4. Two inverted conical tanks have their vertices connected by a pipe.
One tank, initially full of water, has a height of 6 feet and a base radius of 3.5 feet.
The other tank, initially empty, has a height of 9 feet and a base radius of 4 feet.
If the water is allowed to flow through the connecting pipe, find the level to which
the water will rise in the empty tank. (Neglect the water in the pipe.)

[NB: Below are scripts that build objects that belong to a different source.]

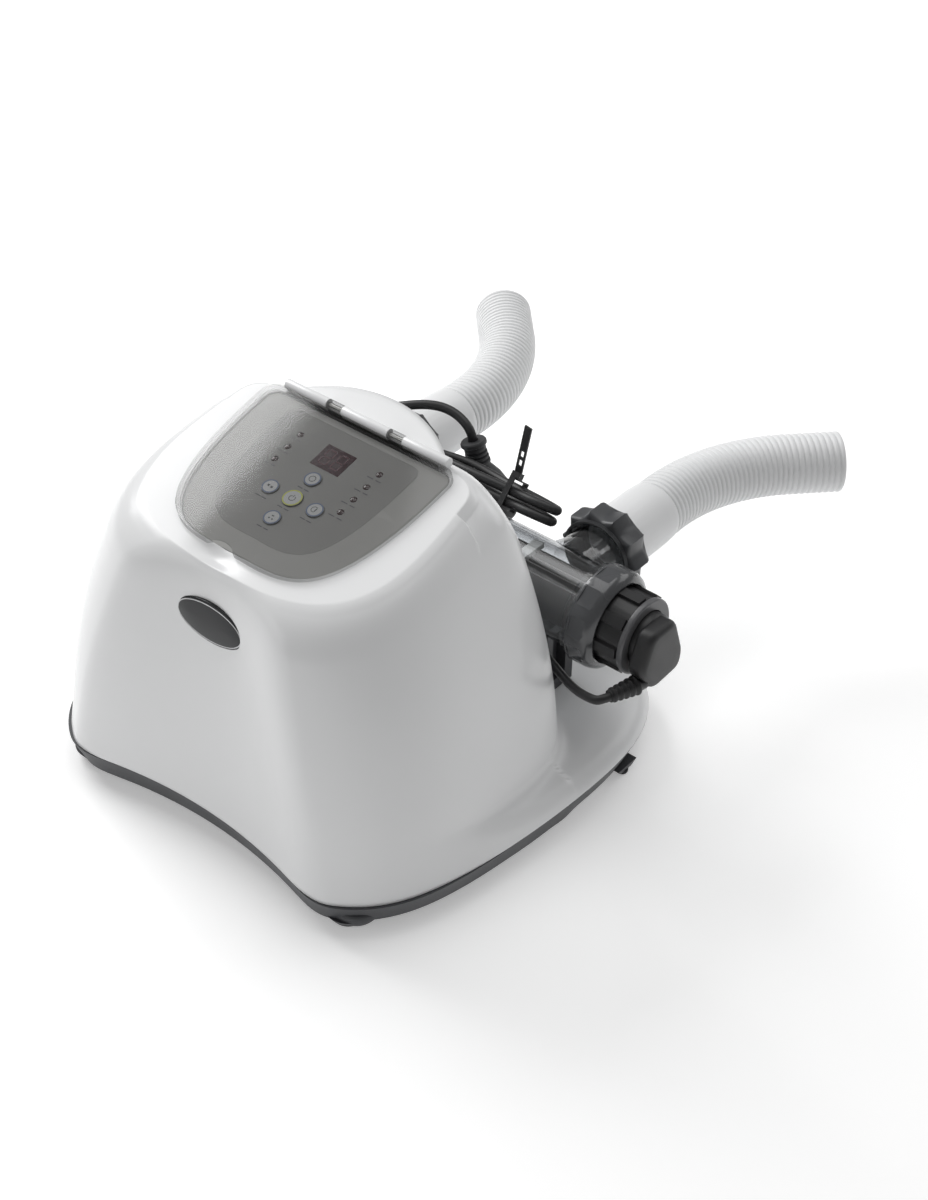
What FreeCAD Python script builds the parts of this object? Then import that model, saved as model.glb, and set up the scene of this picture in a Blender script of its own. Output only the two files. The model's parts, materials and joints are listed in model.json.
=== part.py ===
import FreeCAD, Part
import math
import os
from FreeCAD import Vector, Placement, Rotation

# Salt chlorine generator for a small pool, in millimetres.
# The origin is on the ground at the middle of the base; +X right, +Y to the rear, +Z up.

# ---------------------------------------------------------------- driving dimensions
WALL = 3.0              # wall of the white housing
GAP = 0.4               # gap between fixed mouldings
RUN = 0.05              # radial running clearance of pins in bores

SEAM_Z = 25.0           # seam between white housing and grey tray
BASE_Y = 20.0           # widest place of the base
BASE_FRONT = 205.0      # from there to the front
BASE_REAR = 160.0       # and to the rear
BASE_HALF = 180.0       # half width in front
BASE_FLARE = 7.0        # extra half width at the rear
BASE_POWER = 3.2        # roundness of the base outline

BELL_FOOT = 28.0        # height where the bell's widths are given
BELL_RISE = 232.0       # height range of the bell's widths
BELL_HALF = (164.0, 18.0, -73.0)     # half width: foot, linear, square term
BELL_FRONT = (-184.0, 25.5, 19.5)    # front wall
BELL_BACK = (67.0, -37.0)            # back wall
BELL_MIDDLE = (-66.0, 54.0)          # line between front and back quadrants
BELL_POWER_FRONT = 3.04
BELL_POWER_BACK = 4.8
BELL_ROUND = 19.5       # rounding around the sloping top
BACK_SLANT = (17.0, 258.1, 1.1)      # slant behind the hinge: its y and z at the top, and its steepness
ROUND_BLEND = 1.17      # width of a soft corner for each millimetre of its radius

SLOPE = 13.8            # slope of the control panel, degrees
PANEL_Y = -61.5         # middle button: y and z
PANEL_Z = 237.5
TOP_RISE = 1.3          # white top above the panel face

BUTTON_R = 6.2
POWER_BUTTON_R = 7.2
BUTTON_ARM = 20.0       # spacing of the cross of buttons
BUTTON_TRAVEL = 0.8
BUTTON_CLEAR = 0.15
LED_R = 2.5
LED_COLUMN = 35.3
LED_FIRST = 47.0        # upslope of the middle button
LED_PITCH = 13.0
WINDOW_X, WINDOW_Y, WINDOW_UP = 25.0, 20.0, 40.7

HINGE_UP = 76.0         # hinge axis, upslope of the middle button
HINGE_RISE = 5.2        # and above the panel face
HINGE_R = 3.7
HINGE_PIN_R = 1.5
KNUCKLE_X, KNUCKLE_W = 27.2, 13.0

CELL_Y, CELL_Z = 77.6, 137.7         # axis of the cell vessel, along X
CELL_R, CELL_BORE = 31.0, 28.0
CELL_LEFT, CELL_RIGHT = -112.0, 156.0
PORT_X = (-79.3, 111.0)
PORT_R, PORT_BORE = 23.0, 20.0
PORT_END = 146.0
THREAD_R = 25.5
NUT_R, NUT_NEAR, NUT_FAR, NUT_LOBES = 33.1, 130.6, 152.1, 10
LOBE_DEPTH = 3.6
COLLAR_R, COLLAR_LEFT, COLLAR_RIGHT, COLLAR_OPENING = 36.7, 150.3, 170.0, 30.0
HOSE_R, HOSE_BORE = 23.0, 19.0       # for 38 mm pool hose
HOSE_LEAD, HOSE_BEND, HOSE_TURN, HOSE_TAIL = 12.0, 150.0, 43.2, 40.0
CUFF_R = 24.2
CORD_R, CABLE_R = 3.5, 3.2

MOUNT_X, MOUNT_Y, MOUNT_HOLE_R = 118.0, 150.0, 4.0


# ---------------------------------------------------------------- helpers
def box(x0, x1, y0, y1, z0, z1):
    return Part.makeBox(x1 - x0, y1 - y0, z1 - z0, Vector(x0, y0, z0))


def rod(r, start, end):
    """Cylinder of radius r from start to end."""
    a, b = Vector(*start), Vector(*end)
    return Part.makeCylinder(r, (b - a).Length, a, b - a)


def tube(r_out, r_in, start, end):
    return rod(r_out, start, end).cut(rod(r_in, start, end))


def cone(r0, r1, start, end):
    a, b = Vector(*start), Vector(*end)
    return Part.makeCone(r0, r1, (b - a).Length, a, b - a)


def fused(shapes):
    result = shapes[0]
    for shape in shapes[1:]:
        result = result.fuse(shape)
    return result.removeSplitter()


def turned(profile, start, axis):
    """Solid of revolution: profile holds (distance along axis, radius) corners."""
    pts = [Vector(r, 0, d) for d, r in profile]
    pts.append(pts[0])
    face = Part.Face(Part.makePolygon(pts))
    solid = face.revolve(Vector(0, 0, 0), Vector(0, 0, 1), 360)
    solid.Placement = Placement(Vector(*start), Rotation(Vector(0, 0, 1), Vector(*axis)))
    return solid


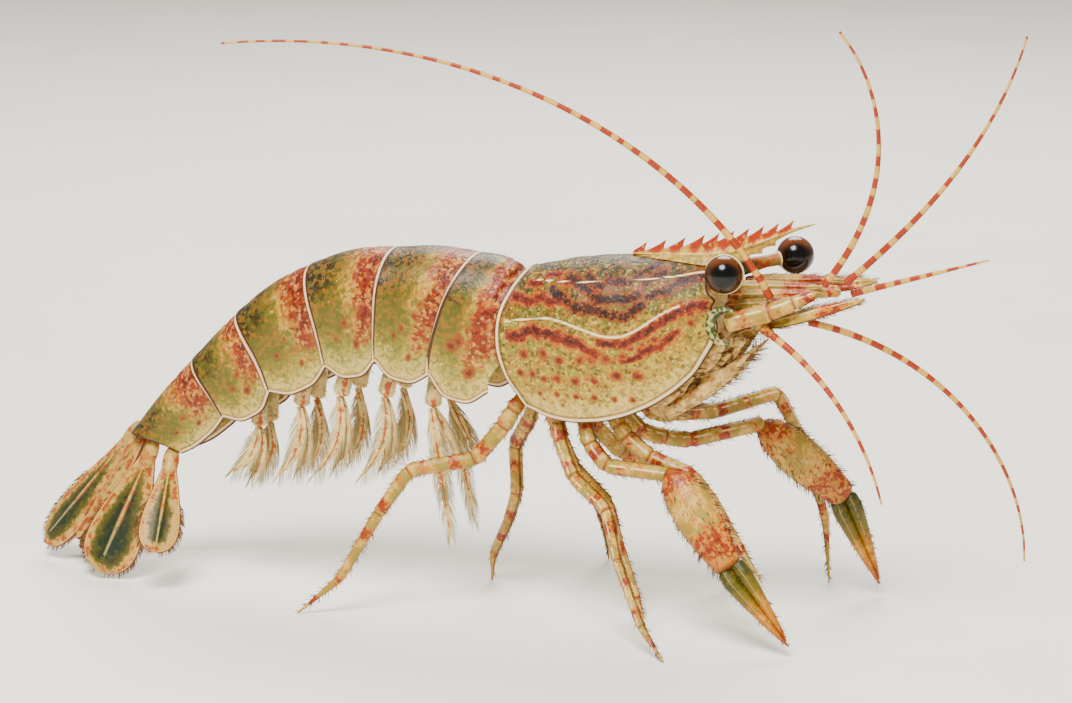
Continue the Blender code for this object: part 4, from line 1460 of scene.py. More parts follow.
# ---- limbs and blades
@dataclass
class Limb:
    """A jointed limb: one hard sleeve a segment, with a collar at its far end and a soft joint between.

    Attributes:
        joints: the joints' places, from root to tip.
        girths: the radius at each joint.
        facing: the way out of the plane that the limb bends in.
        flatness: thickness out of that plane, as a share of the radius.
        band_step: distance from one colour band to the next.
        seed: start of the limb's own random draws.
        sides: number of points round the limb.
        pointed: whether it thins to a point or ends blunt.
        corner: how far from a joint the limb's bend starts.
        collar: how far a segment's end swells, as a share of the radius.
        neck: how far the joint behind it narrows.
    """

    joints: Array
    girths: Numbers
    facing: Numbers
    flatness: float = 0.9
    band_step: float = 3.4
    seed: int = 0
    sides: int = 22
    pointed: bool = True
    corner: float = 1.1
    collar: float = 0.09
    neck: float = 0.10

    def route(self) -> tuple[Array, Array, Array, Array]:
        """Points along the limb with rounded corners, their reach, their radii and their nearness to a joint.

        Returns:
            The points and those three values for each of them.
        """
        corners = [self.joints[0]]
        for before, joint, after in zip(self.joints, self.joints[1:], self.joints[2:]):
            back, on = before - joint, after - joint
            cut = min(self.corner, 0.35 * np.linalg.norm(back), 0.35 * np.linalg.norm(on))
            t = np.linspace(0, 1, 9)[:, None]
            start, end = joint + unit(back) * cut, joint + unit(on) * cut
            corners += list((1 - t) ** 2 * start + 2 * t * (1 - t) * joint + t ** 2 * end)
        corners.append(self.joints[-1])
        dense = np.array(corners)
        total = float(travelled(dense)[-1])
        ends = np.array([0.0, 0.03, 0.1, 0.22]) * self.girths[0]
        reach = np.concatenate([ends, np.linspace(0.4 * self.girths[0], total, max(30, round(total / 0.16)))])
        places = travelled(self.joints)
        places = places * total / places[-1]
        radii = np.interp(reach, places, self.girths)
        radii = np.where(reach < ends[-1], radii * np.sqrt(np.clip(reach / ends[-1], 0.02, 1)), radii)
        near = np.zeros_like(reach)
        for place, girth in zip(places[1:-1], self.girths[1:-1]):
            away = (reach - place) / girth
            collar = self.collar * np.exp(-((away + 0.55) / 0.4) ** 2)
            radii = radii * (1 + collar - self.neck * np.exp(-((away - 0.1) / 0.22) ** 2))
            near = np.maximum(near, np.exp(-((away - 0.05) / 0.26) ** 2))
        if self.pointed:
            radii = radii * np.interp(reach, [places[-2], total], [1.0, 0.35])
        else:
            radii = radii * np.sqrt(np.clip((total - reach) / (0.5 * self.girths[-1]), 0.02, 1))
        return at_reach(dense, reach), reach, radii, near

    def add_to(self, skin: Skin, bristles: Skin, thick: float = 0.55, long: float = 0.8,
               bristle_radius: float = 0.034) -> None:
        """Adds the limb to one skin and its bristles to another.

        Args:
            skin: takes the sleeves.
            bristles: takes the bristles.
            thick: how densely they stand.
            long: the longest bristle.
            bristle_radius: radius of a bristle's root.
        """
        rng = np.random.default_rng(self.seed)
        turn = around(self.sides)
        phase = rng.uniform(0, 2 * math.pi)
        route, reach, radii, near = self.route()
        grid = sweep(route, radii, radii * self.flatness, self.facing, self.sides)
        # The ridge value is a narrow line along one side of the sleeve, faded at the joints, not a raised ridge:
        # the hard limb finish lays a painted highlight line on it, the soft finish its orange streak.
        skin.add_grid(grid, {
            "along": (reach / reach[-1])[:, None], "band": reach_band(reach, phase, self.band_step)[:, None],
            "joint": near[:, None], "edge": np.abs(np.cos(turn)) ** 6,
            "ridge": np.clip(np.sin(turn + 0.35), 0, 1) ** 40 * (1 - near[:, None])})
        self.add_hair(bristles, grid, reach, float(reach[-1]), rng, thick, long, bristle_radius)

    def add_hair(self, bristles: Skin, grid: Array, reach: Array, total: float, rng: np.random.Generator,
                 thick: float, long: float, radius: float = 0.034) -> None:
        """Adds bristles to one sleeve, most of them along its two edges, leaning to the limb's tip.

        Args:
            bristles: takes them.
            grid: the sleeve's rings.
            reach: how far along the limb each ring lies.
            total: the limb's whole length.
            rng: draws their places and lengths.
            thick: how densely they stand.
            long: the longest.
            radius: of a bristle's root.
        """
        count = int((reach[-1] - reach[0]) * thick * 8)
        if count == 0:
            return
        rows = rng.integers(2, max(3, len(grid) - 2), count)
        side = rng.choice([0.0, math.pi, rng.uniform(0, 6.28)], count, p=[0.4, 0.4, 0.2])
        angle = side + rng.normal(0, 0.35, count)
        columns = np.round(angle / (2 * math.pi) * self.sides).astype(int) % self.sides
        roots = grid[rows, columns]
        outward = unit(roots - grid.mean(axis=1)[rows])
        forward = unit(np.gradient(grid.mean(axis=1), axis=0))[rows]
        lean = rng.uniform(0.5, 1.3, count)[:, None]
        lengths = long * rng.uniform(0.45, 1.0, count)
        unwrap = np.column_stack([reach[rows] / total, columns / self.sides])
        bristles.add_bristles(roots, outward + forward * lean, lengths, radius, forward * 0.25, unwrap, rng)


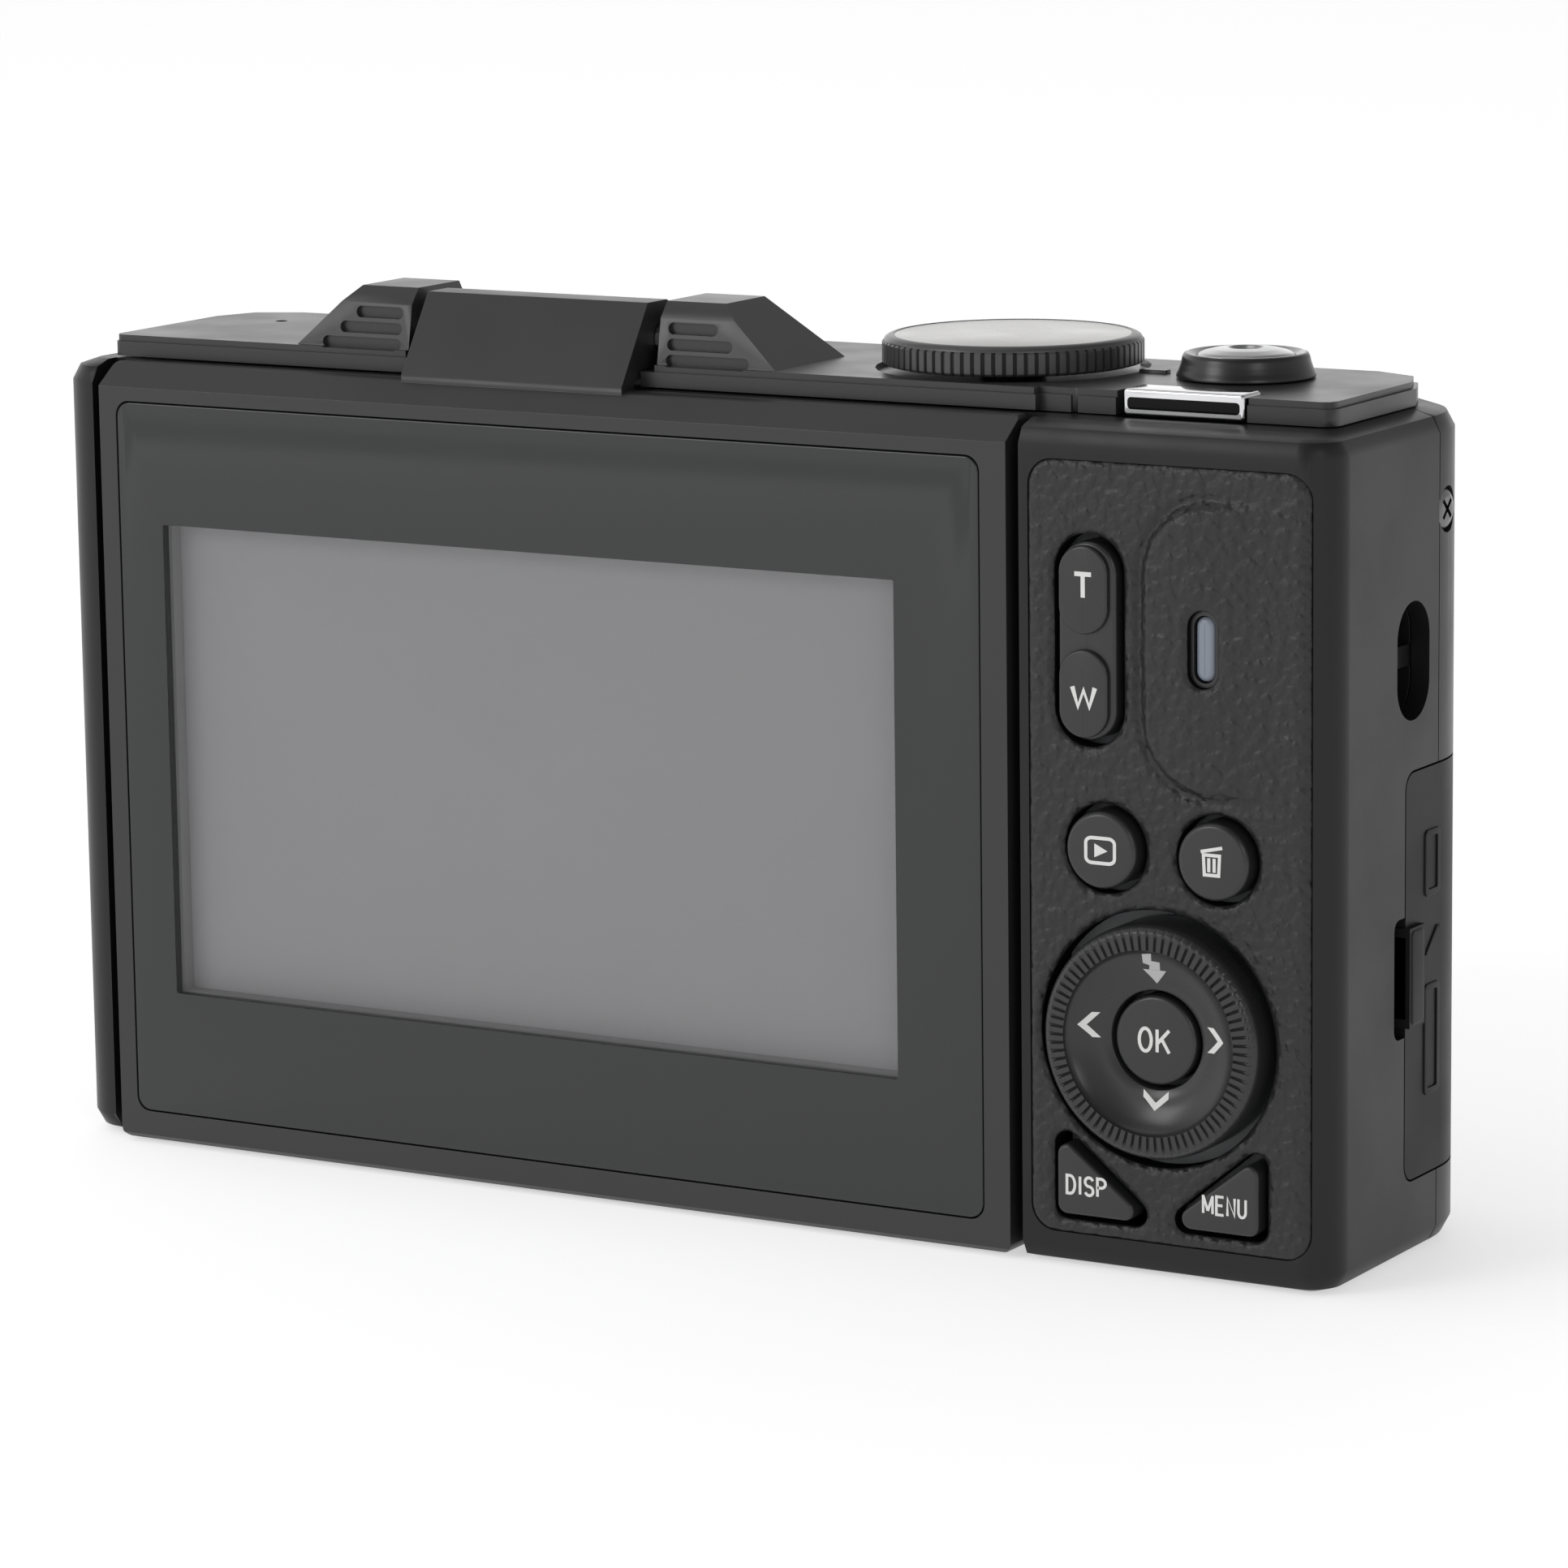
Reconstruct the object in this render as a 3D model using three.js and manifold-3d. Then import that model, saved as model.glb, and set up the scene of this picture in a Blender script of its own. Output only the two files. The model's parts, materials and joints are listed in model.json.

The water will be at the same height $\displaystyle h$ in both tanks.
Code:
4
*---------+---------*
3.5 :\ | /
*-------+-------* : \ | /
:\ | / : \ | /
: \ | r1 / : \ | r2 /
: \----+----/ 9 \----+----/
6 \ | / : \ | /
: \ |h / : \ |h /
: \ | / : \ | /
: \|/ : \|/
- *-------------------*
The original volume of water is: .$\displaystyle V \:=\:\tfrac{\pi}{3}r^2h \:=\:\tfrac{\pi}{3}(\tfrac{7}{2})^2(6) \:=\:\frac{49}{2}\pi\text{ ft}^3$
The volume of water in the small tank is: .$\displaystyle V_1 \:=\:\tfrac{\pi}{3}(r_1)^2h$
. . where: .$\displaystyle \frac{r_1}{h} \,=\,\frac{\frac{7}{2}}{6} \quad\Rightarrow\quad r_1 \:=\:\tfrac{7h}{12}$
Hence: .$\displaystyle V_1 \;=\;\tfrac{\pi}{3}(\tfrac{7h}{12})^2h \;=\;\frac{49\pi}{432}h^3$
The volume of water in the large tank is: .$\displaystyle V_2 \;=\;\tfrac{\pi}{3}(r_2)^2h$
. . where: .$\displaystyle \frac{r_2}{h} \,=\,\frac{4}{9} \quad\Rightarrow\quad r_2 \:=\:\frac{4h}{9}$
Hence: .$\displaystyle V_2 \;=\;\tfrac{\pi}{3}(\tfrac{4h}9})^2h \;=\;\frac{16\pi}{243}h^3$
Since $\displaystyle V_1 + V_2 \:=\:V$, we have: .$\displaystyle \frac{49\pi}{432}h^3 + \frac{16\pi}{243}h^3 \;=\;\frac{49\pi}{2}$
. . $\displaystyle \frac{697\pi}{3888}h^3 \:=\:\frac{49\pi}{2} \quad\Rightarrow\quad h^3 \:=\:\frac{95,\!256}{697} \:=\:136.6657102$
$\displaystyle \text{Therefore: }\;h \;=\;\sqrt[3]{136.6657102} \;=\;5.150940353 $